Five months later, our maternal grandmother died. I remember my sister Hilda crying bitterly in the arms of our mother while I stood across the room dumbfounded. My mother was crying as well. Still, there was no instruction on how to grieve without crying, without stumbling into my mother’s grief. Hilda, apparently, had no problem with it, but she was special…the only one of us born at home and seemingly our mother’s favorite.

When, three and half years later, Hilda died in a car crash, my mother was inconsolable. She never got over it. I felt so helpless. I remember wishing that it had been me who died believing Hilda would’ve been able to help her.

Now, fifty years after the assassination of John Firtzgerald Kennedy, I still grieve and cry alone.

Sunday, November 3, 2013

Religion!

Religion!

Ahhhh! I know there are those of you who are very worried right now because you don’t have any idea what I’m about to write. Just stay with me for a little bit.

A while ago, I listened to a debate posted on NPR’s website and aired on 11/21/2011. The title of that debate was “Would the world be a better place without religion?”

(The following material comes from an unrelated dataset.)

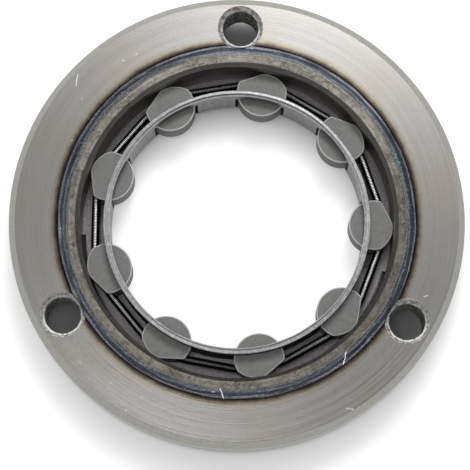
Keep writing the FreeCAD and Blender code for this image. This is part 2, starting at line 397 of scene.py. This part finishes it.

Now, most of you don’t have to think about what the word “religion” means. Your set of values and beliefs are arranged nicely and neatly in your own minds and hearts. In the United States, that term most often involves a place for worship, a routine way of worshiping, a set of values or beliefs and a concept (however defined) of a supreme being that created and/or maintains our world and existence. I suppose that this is what was being debated on NPR. However, I cannot say so definitely as NO ONE bothered to define the word religion before or during the debate except for the pro-side which proclaimed that what was NOT being debated was the existence of such a supreme being and that one common aspect of all religious ideologies is that the structure of any religion affords sanctions against doubters or non-believers (“pagans” or “infidels”). That debate, I believe, has been on going since the dawn of recorded history! Now, if you want to listen to the debate on NPR, it will take you about 50 minutes of time when you go to NPR’s website. I’m not going to reiterate the points made for either side here.

Personally, I think it is a moot point, since there seems to have been no time in recorded history when there was no religion and, it could be argued, that humans are hard wired to have beliefs and values based on personal experiences, cultural and family training and an “us versus them” mentality. We look for the similarities and differences between us and "the other" to improve an assessment of danger. That's the "hard-wired" part. What we do with those assessments, is NOT hard-wired. Consequently, the question leads one to wonder if the world would be a better place without humans.

In North America, if you're walking in the forest and, in the distance, see a big, dark brown, apparently furry figure, it is appropriate to feel alarmed...most people would freeze, at least momentarily, until a better look can determine if it is a bear or a bush. If it is a bear, what kind of bear might be important to know in order to develop a suitable plan for response. For example, no matter what kind of bear, knowing that you are not capable of out running it will play a role in your survival. Knowing the difference between a brown bear or a grizzly bear gives you a chance to either make a lot of noise (brown bears are easily startled and tend to run away) or climb a sturdy tree (grizzlies, with their long claws, tend not to climb trees but can push over smaller trees). On the other hand, if you're walking down a well traveled, well lit street in, say, Glendale, CA, and see a person wearing unusual clothing that marks them as an observer of a certain religious persuasion, this is not automatically a cause for alarm. If the person is dressed differently from you, the momentary alarm (your amygdala in your brain) will begin to sound just as it did in the forest before you realized the distant figure was not a bear but a bush. So, what changed between the moment of uncertainty and relief from alarm? Recognition. You recognized the bush was not a bear and experienced relief. Recognition literally means thinking a second time. We fear the unknown for good reason. Once someone or something becomes known, our fear resolves to a certain extent. The more we know, the more options we have for responding to the world around us. What if you can't tell by how one is dressed? Should you ask? Yes, ask YOURSELF, "where are the points of intersection between myself and this other?"

Interestingly, what we need to know more than anything or anyone else is ourselves as individuals: Inside and out, conscious and subconscious, good and bad, beliefs and doubts, peace-loving and angry, loving and hateful, spirit and body. Back to religion...my observation is this: religion is the natural, human outgrowth of our beliefs and values. Atheism is as much a religion as anything else. So is science. When you are truly comfortable in your values and beliefs, NO ONE'S other belief system is a threat to you. If your values and beliefs are not yet there, work it out within yourself. Trying to convince or coerce others that your religion is the one and only true religion is, in my mind, evidence that you have doubts. And, there is nothing wrong with having doubts. We are human beings living in a world of constant change. Doubt is natural. Balance is not something to achieve but something we play at from moment to moment. Like riding a bicycle, balance is best experienced while moving forward, not backward and not stationary. Your beliefs and values serve a purpose for you. Know what that purpose is, and you'll know your purpose. Namesté.